The Reinsurer’s Veto

This one is only starting to play out but I’m pretty confident I know the ending already. Reinsurers are gaining their market power back and putting an end to all the business models built on “arbing” reinsurance. This will be one of the bigger stories of 2023.

The Power of Downside Momentum

One of the common themes that emerged repeatedly above is the power of momentum. While many people get excited to ride the elevator of upward momentum (think of the bull market Hares), the problem is all you have to hang your hat on is…momentum.

There is no valuation support, no next buyer willing to step in if you sell. Your only hope is continued momentum.

Compare this to negative momentum. Not to pick on Root, but since it’s an example readers will understand, the stock is -98% from the IPO. Guess what? It’s also down 90% from a year ago.
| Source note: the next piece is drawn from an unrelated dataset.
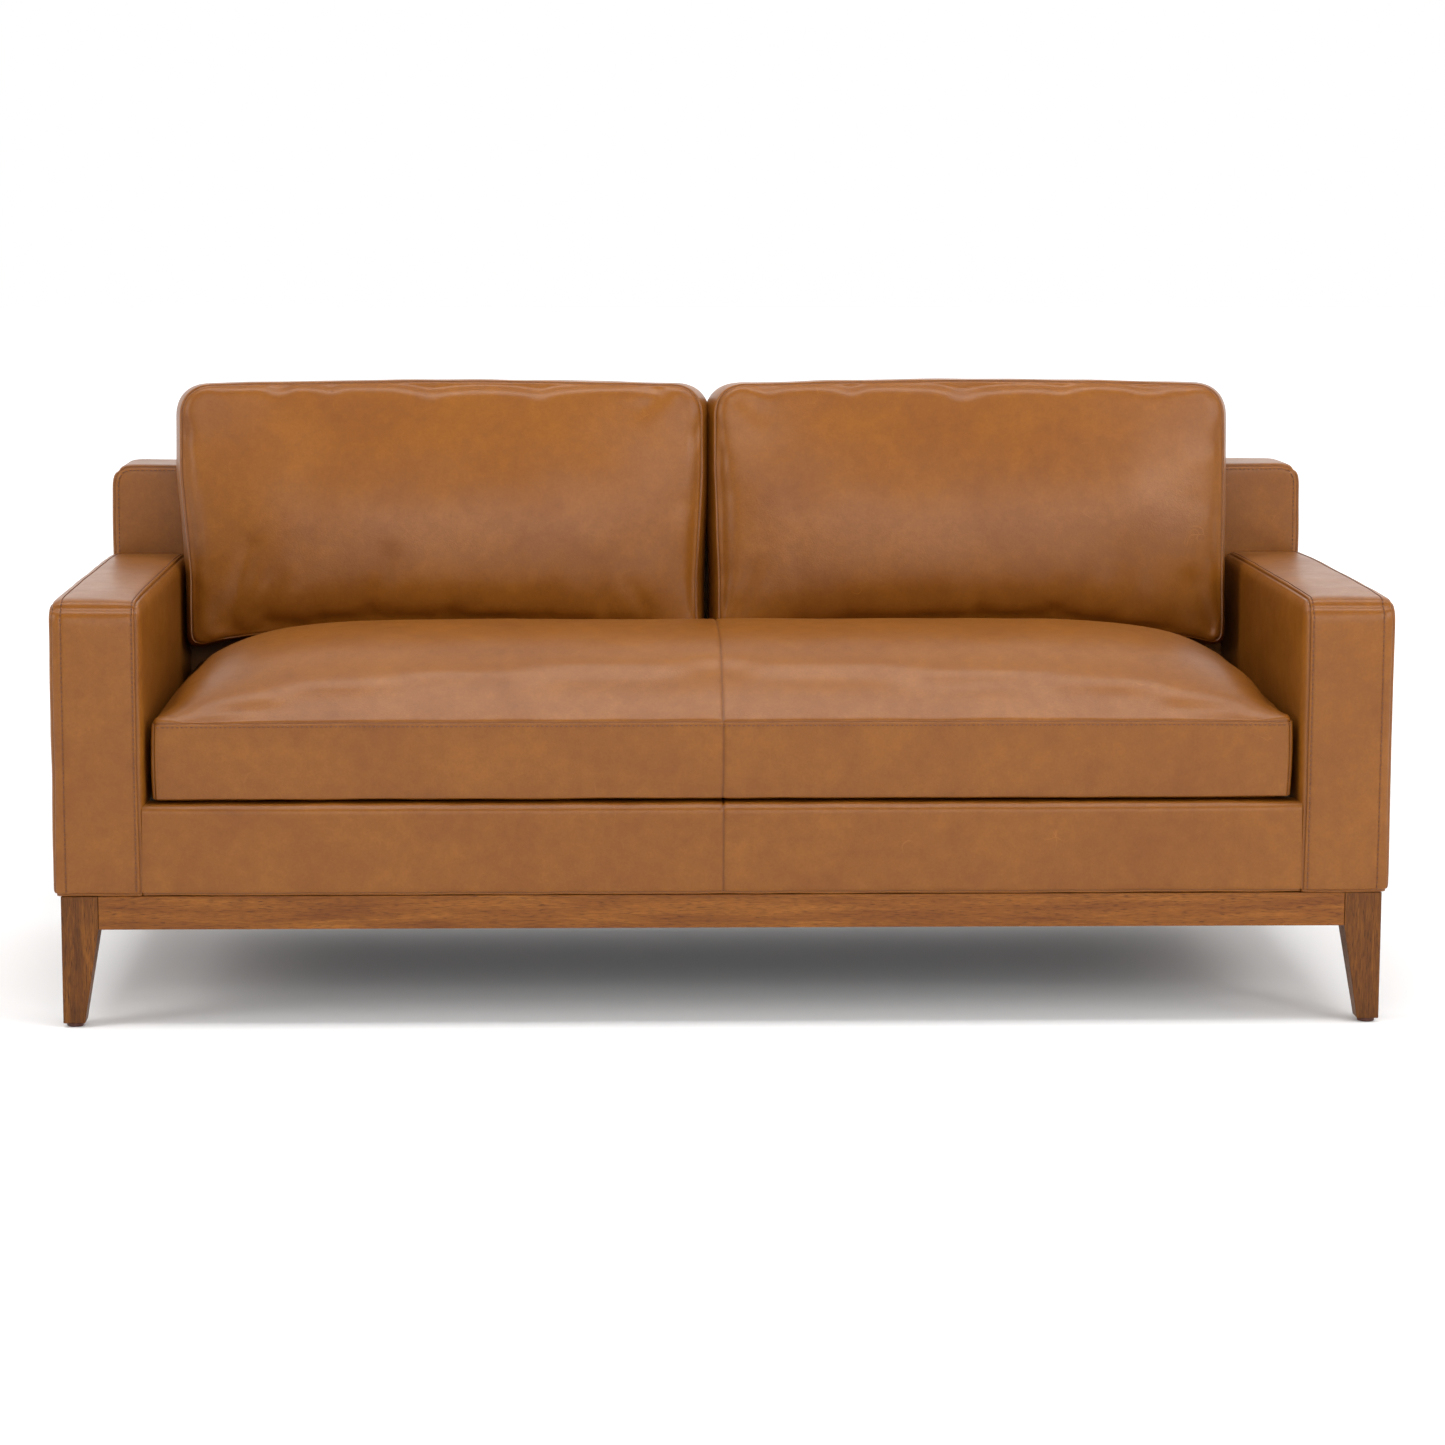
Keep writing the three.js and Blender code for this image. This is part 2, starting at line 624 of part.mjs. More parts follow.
function looseCushions() {
  const group = new THREE.Group();
  const seat = cushion('seat_cushion', seatForm, 1);
  seat.position.set(0, seatFrontSeam + seatForm.length / 2, seatSeamLevel - seatBoxing / 2);
  group.add(seat);

  const tilt = THREE.MathUtils.degToRad(backCushionTilt);
  const behind = (backCushionBoxing / 2 + backCushionRearCrown) * Math.cos(tilt);
  const lean = (backHeight - seatSeamLevel) / 2 * Math.tan(tilt) / 2;
  const middleY = backFace - backCushionRearGap - behind - lean;
  const half = backCushionHeight / 2;
  const seamY = middleY - half * Math.sin(tilt) - backCushionBoxing / 2 * Math.cos(tilt);
  const seamDrop = half * Math.cos(tilt) - backCushionBoxing / 2 * Math.sin(tilt);
  const middleZ = seatTopAt(seamY) + backCushionRest + seamDrop;
  const leftX = -insideHalf + backCushionLeftGap + backCushionWidth / 2;
  const rightX = insideHalf - backCushionRightGap - backCushionWidth / 2;
  for (const [name, x] of [['left_back_cushion', leftX], ['right_back_cushion', rightX]]) {
    const one = cushion(name, backForm, -1);
    one.position.set(x, middleY, middleZ);
    one.rotation.x = Math.PI / 2 - tilt;
    group.add(one);
  }
  return group;
}

const sofa = new THREE.Group();
sofa.add(hardwoodBase());
sofa.add(seatFrame());
sofa.add(springs());
sofa.add(deckPad());
sofa.add(apronCover());
sofa.add(arm('left', -1));
sofa.add(arm('right', 1));
sofa.add(fixedBack());
sofa.add(looseCushions());

export default sofa;
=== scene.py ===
import math

import bmesh
import bpy
from mathutils import Matrix, Vector, noise
from mathutils.bvhtree import BVHTree


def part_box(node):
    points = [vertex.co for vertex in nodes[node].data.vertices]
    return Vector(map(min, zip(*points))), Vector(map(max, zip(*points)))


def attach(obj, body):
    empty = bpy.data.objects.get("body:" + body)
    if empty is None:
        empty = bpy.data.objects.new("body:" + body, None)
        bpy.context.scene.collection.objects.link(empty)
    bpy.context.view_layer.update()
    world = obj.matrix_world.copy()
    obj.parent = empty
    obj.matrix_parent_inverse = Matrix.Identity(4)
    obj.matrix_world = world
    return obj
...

You can wait for the momentum to roll over on broken stories. In other words, you can be late and still capture nearly all the downside.

If you think crypto is going to 0, you can still make 99+% shorting it even if you’ve missed the first 75% down. The easiest calls of all are riding broken stocks to the bottom. Negative momentum is the gift that never stops gifting.

The best thing about it is, rather than having no fundamental support, you have all the fundamental support plus the momentum. It’s pretty simple to argue Bitcoin or Peloton or Beyond Meat or AMC are still overvalued.

So you have two great attributes in your favor. The math of stock declines means you can never be too late to -99% and broken momentum means fundamentals will be relevant and act as a magnet pulling the stock down.

So while some of you surely thought this post was an excuse for me to brag about some good calls I’ve made over the years, you’ve hopefully learned an important lesson too!